In this paper, we propose PROPEL, a photonic network-on-chip (NoC) that improves performance and power with energy-efficient opto-electronic components for future chip multiprocessors (CMPs). Our analytical and simulation results indicate that PROPEL improves throughput and reduces power over optical and electrical networks for various traffic traces while requiring fewer photonic components and devices.

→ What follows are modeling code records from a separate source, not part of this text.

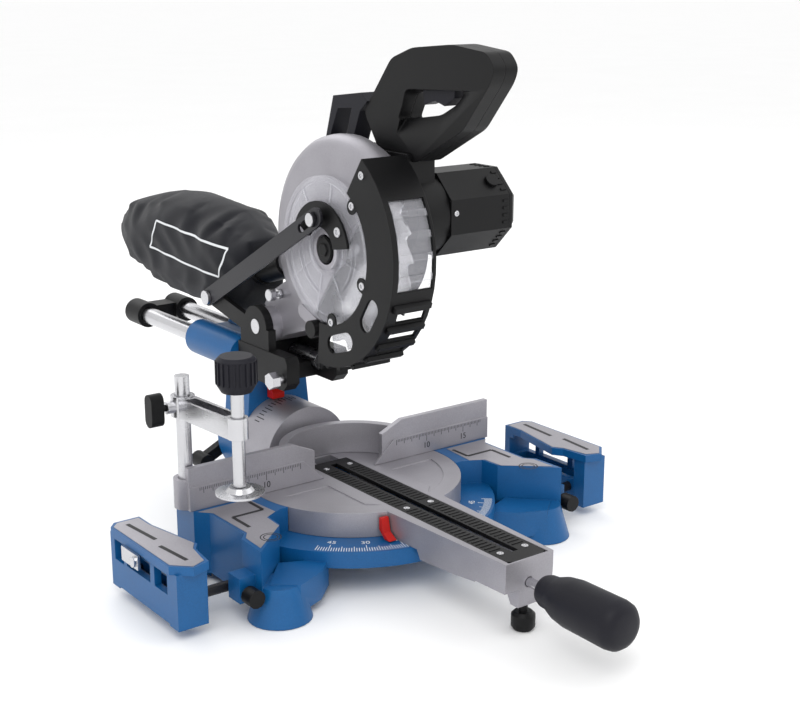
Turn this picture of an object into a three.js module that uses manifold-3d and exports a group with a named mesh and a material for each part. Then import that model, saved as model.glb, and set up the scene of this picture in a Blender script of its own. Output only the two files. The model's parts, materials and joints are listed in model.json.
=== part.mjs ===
// Benchtop sliding compound mitre saw, in millimetres, +Z up.
// While it is modelled, the origin is on the floor under the turntable's axis, +X is the user's right
// and +Y points to the rear. The tilting arm and all that it carries are drawn in a frame of their own,
// whose heights count from BEVEL_AXIS below the bevel axis, and that frame is set on the table.
// The exported group is then moved so that the origin is the centre of the bottom of the machine's box.

import * as THREE from "three";
import { mergeVertices } from "three/addons/utils/BufferGeometryUtils.js";
import Module from "manifold-3d";

const wasm = await Module();
wasm.setup();

// ---------------------------------------------------------------- driving dimensions

const GAP = 0.3; // between touching pieces that are fixed to each other
const RUNNING = 0.5; // radial clearance of a shaft or slide in its bore

const TABLE_HEIGHT = 70;
const TURNTABLE_RADIUS = 110;
const TURNTABLE_THICKNESS = 24.7;
const RING_RADIUS = 145; // the printed mitre scale's outer edge
const RING_THICKNESS = 16;

const TOWER_OUTER = 182; // half width of the fixed side tables
const TOWER_FRONT = -116;
const TOWER_REAR = 40;
const FOOT_RADIUS = 30;
const FOOT_HEIGHT = 34;

const FENCE_FACE = 6;
const FENCE_HALF = 185;
const FENCE_HEIGHT = 43;
const FENCE_WALL = 6;
const RULER_HEIGHT = 23.5;
const FENCE_GAP = 32; // half the gap that the blade passes through
const ARCH_RADIUS = 66;

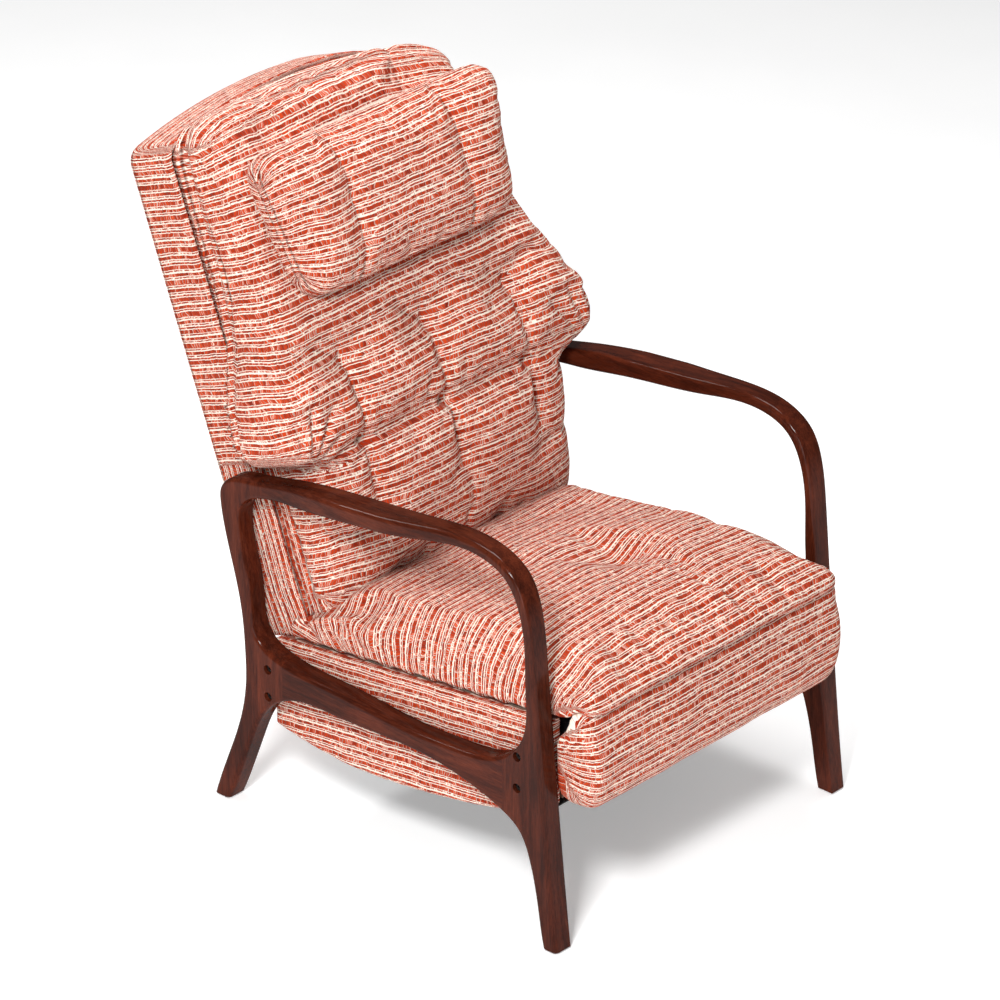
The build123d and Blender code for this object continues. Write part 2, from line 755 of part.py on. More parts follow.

Co-design of channel buffers and crossbar organizations in NoCs architectures

Network-on-Chips (NoCs) have emerged as a scalable solution to the wire delay constraints, thereby providing a high-performance communication fabric for future multicores. Research has shown that power, area and performance of Network-on-Chips (NoCs) architecture are tightly integrated with the design and optimization of the link and router (buffer and crossbar). Recent work has shown that adaptive channel buffers (on-link storage) can considerably reduce power consumption and area overhead by reducing or replacing the power hungry router buffers. However, channel buffer design can lead to Head-of-Line (HoL) blocking which eventually reduces the throughput of the network. In this paper, we explore the design space of organizing channel buffers and router crossbars to improve the performance (latency, throughput) while reducing the power consumption. Our proposed designs analyze the power-performance-area trade-off in designing channel buffers for NoC architectures while overcoming HoL blocking through crossbar optimizations. Our simulation and NoC design synthesis shows that for a 8 × 8 mesh architecture, we can reduce the power consumption by 25–40%, improve performance by 10–25% while occupying 4–13% more area when compared to the baseline architecture.

Design of on-chip networks using microring-resonator based nanophotonic crossbar for future multicores

We propose a microring resonator based nanophotonic crossbar to implement a 256-core network-on-chip architecture called E-PROPEL. Our results indicate E-PROPEL consumes 3× less power and increases performance by 2× when compared to leading electrical networks.